A common phrase in our world is that we “need to keep politics out” of a given situation. It seems to come from a noble intent, which is the desire to make rational decisions that are best for everyone. But what is it that we are trying to keep out?
There seems to be some greater conflict in the world, Everyone has a theory as to where the batle lines are drawn – liberal versus conservative, white versus non-white, Muslim versus infidel, young versus old. Not all of these can be right at the same time, which brings to mind two questions:
What is the “real” conflict? And why is it not obvious?
The battle, if there is a real one, is primarily a matter of general anxiety. It’s an internal conflict within many people who have lost a sense of hope for a better tomorrow.
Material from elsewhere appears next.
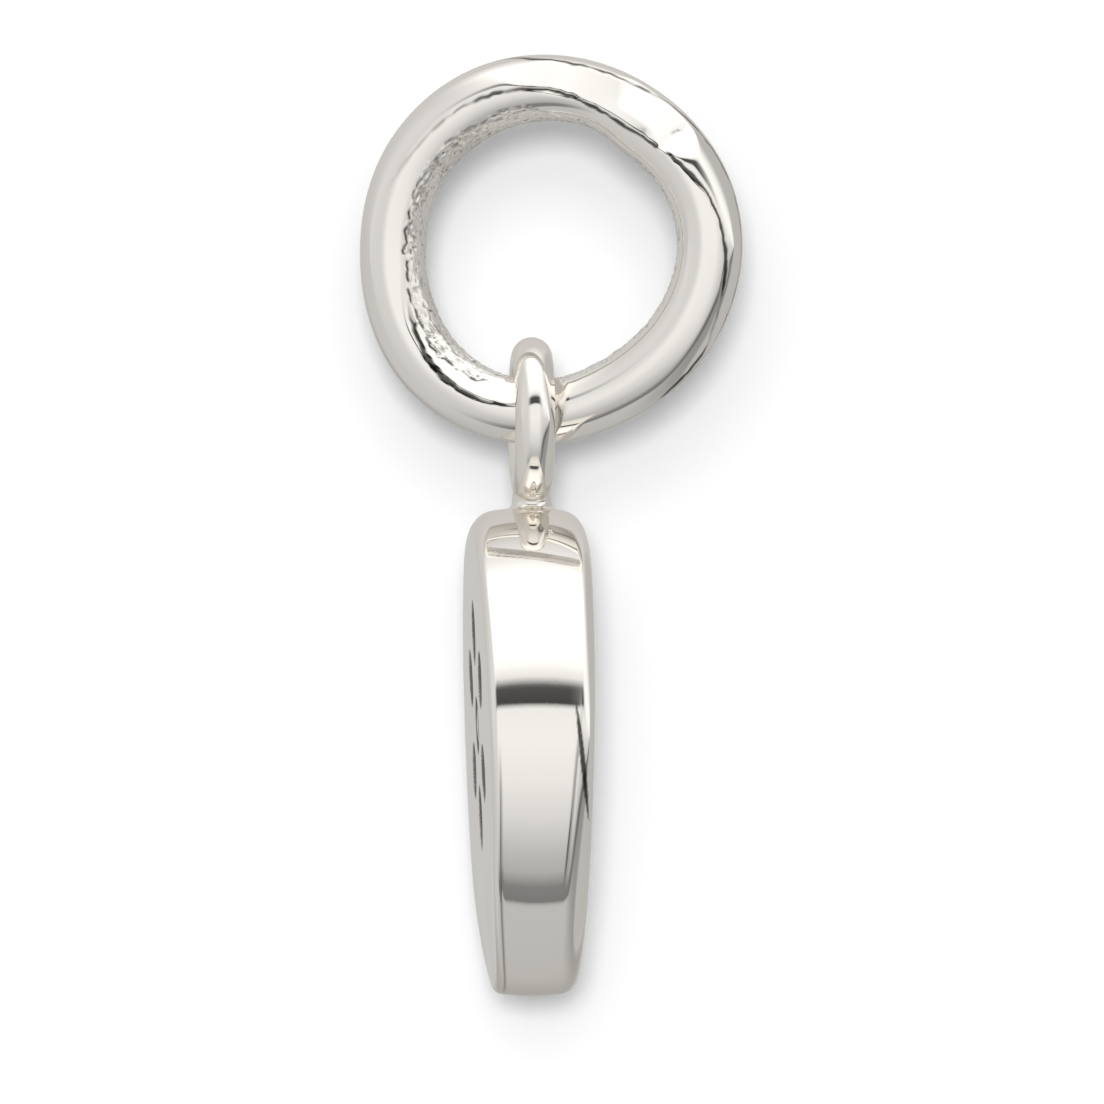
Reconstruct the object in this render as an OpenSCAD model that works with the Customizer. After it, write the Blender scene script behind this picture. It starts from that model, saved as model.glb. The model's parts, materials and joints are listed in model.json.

But outwardly, it manifests itself into a battle between stability and chaos – a conflict between the preservation of what order exists and a desire to wash it away in order to make way for something, anything else.
Before the circus came to town, it was Barataria’s position that we’d all be wise to ignore it as much as we possibly can. Obviously, we don’t heed our own advice.
Then again, things are happening which may point right at the heart of the problem – the flurry of Washingtoonia that actually winds up making a difference. In the great three ring circus of government it’s time to keep your eyes firmly on the center ring – and whether the supposedly tamed bear eats the Ringmaster.